# Set task
Search the data below for "part"; list each line that holds it.

# Collected data
»»

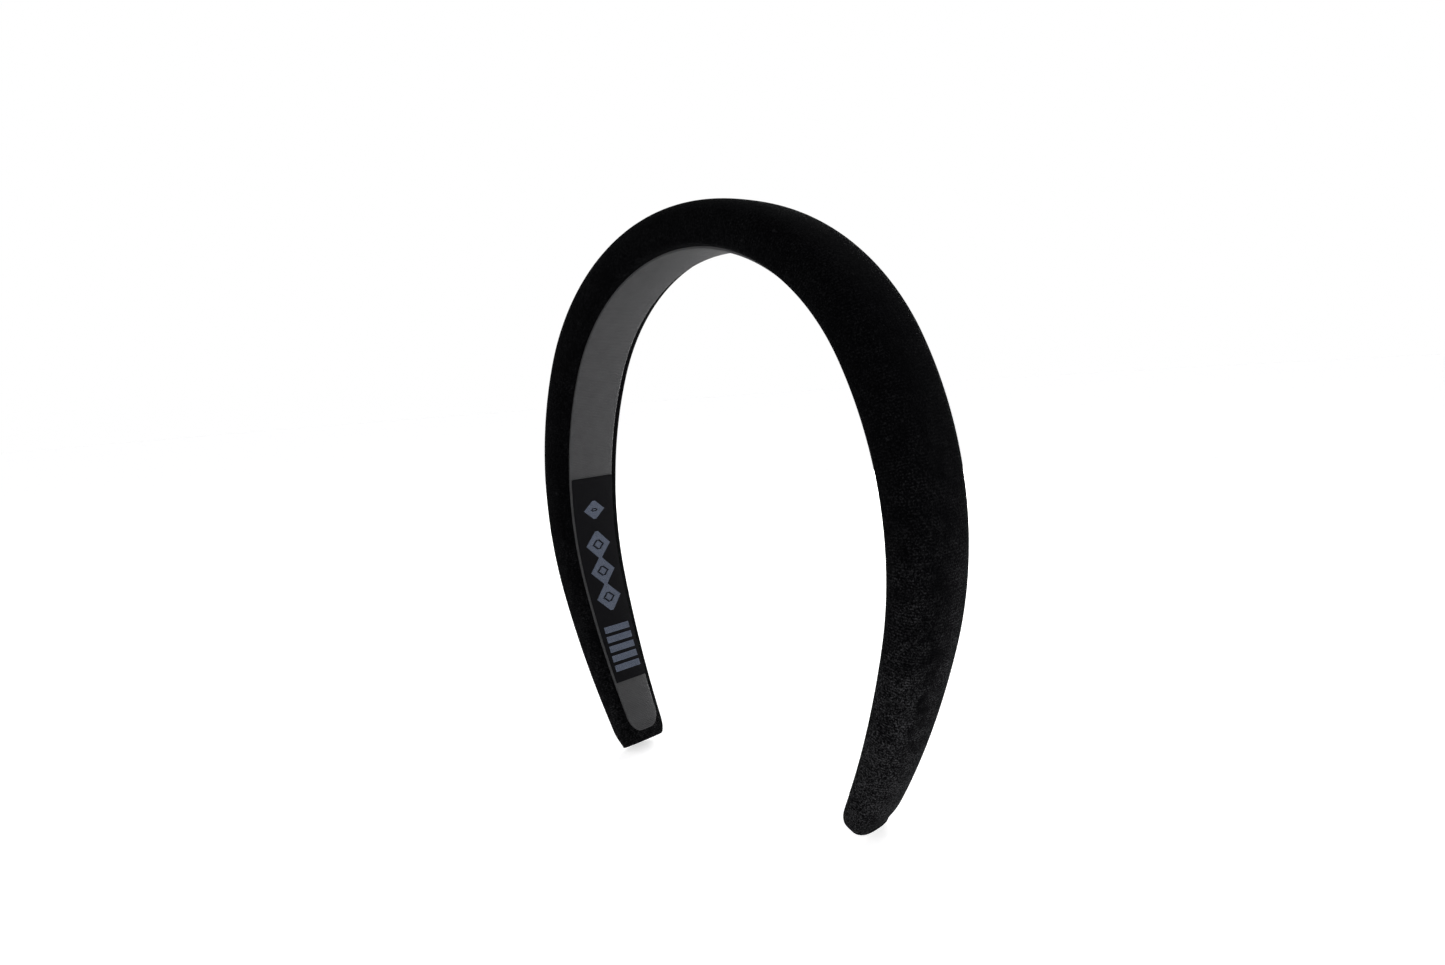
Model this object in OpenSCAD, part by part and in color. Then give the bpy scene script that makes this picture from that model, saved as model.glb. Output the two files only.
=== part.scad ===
// Padded velvet headband: a springy arch with a foam pad, a wrapped velvet cover and a ribbon lining.
// The origin is the centre of the crown's round inner face. +Z is up, +X is the wearer's left side
// seen from the front, and -Y is the front. Places along the arch are lengths from the crown,
// measured on the lining's inner face. Heights above that face are called rise.
// The arch bends open as one spring, so each long piece is drawn as a left and a right half
// that meet at the crown and turn about the crown's outermost line.

/* [Arch, on the lining's inner face] */
// Radius of the round crown
crown_r = 58; // [48:0.5:70]
// Angle that the crown covers on each side of the top
crown_angle = 64; // [56:1:70]
// Radius of the flatter sides
side_r = 101; // [80:1:130]
// Angle that each side covers
side_angle = 39.5; // [30:0.5:44]
// Radius of the nearly straight leg ends
leg_r = 250; // [150:5:400]
// Angle that each leg end covers
leg_angle = 12.5; // [8:0.5:16]

/* [Padded outside] */
// Width of the velvet at the crown
crown_w = 26.4; // [24:0.2:34]
// Width of the velvet at the tips, before they round off
tip_w = 16.2; // [15:0.2:20]
// How far below the crown the width starts to taper
taper_from = 20; // [0:1:40]
// Thickness from the lining's face to the top of the pad at the crown
crown_t = 13.6; // [11:0.2:18]
// Thickness at the tips
tip_t = 9.1; // [8.6:0.1:12]
// How late the pad thins towards the tips (higher is later)
thin_power = 4; // [2:0.5:6]
// Share of the thickness at which the pad is widest
belly_share = 0.5; // [0.48:0.01:0.6]
// Squareness of the dome (2 is an ellipse)
dome_power = 2.7; // [2:0.1:3.4]
// Share of the width that lies flat on the band's inside
flat_share = 0.67; // [0.6:0.01:0.72]
// Length over which the tips round off
tip_round = 7; // [4:0.5:10]
// Share of the tip's width and height that is left at its very end
tip_blunt = 0.6; // [0.5:0.05:0.8]

/* [Band core] */
// Thickness of the moulded band
core_t = 1.8; // [1.2:0.1:2]
// Width of the moulded band at the crown
core_w = 17.6; // [12:0.2:19]
// Width of the moulded band at the tips
core_tip_w = 10.6; // [8:0.2:11]
// Distance from the end of the moulded band to the tip
core_end = 3.4; // [3:0.1:6]

/* [Cover, tapes and lining] */
// Thickness of the velvet
cover_t = 0.7; // [0.5:0.05:0.9]
// Thickness of the velvet folded over at each tip
tip_fold_t = 1.6; // [1.2:0.1:2.2]
// Gap between the velvet's two raw edges on the inside
raw_gap = 3; // [1:0.5:6]
// Thickness of each double-sided tape
tape_t = 0.2; // [0.1:0.05:0.25]
// How much narrower each tape is than the band it lies on, on each side
tape_inset = 0.8; // [0.4:0.1:2]
// Thickness of the ribbed ribbon lining
lining_t = 0.6; // [0.4:0.05:0.8]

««

# Written answer
Model this object in OpenSCAD, part by part and in color. Then give the bpy scene script that makes this picture from that model, saved as model.glb. Output the two files only.
=== part.scad ===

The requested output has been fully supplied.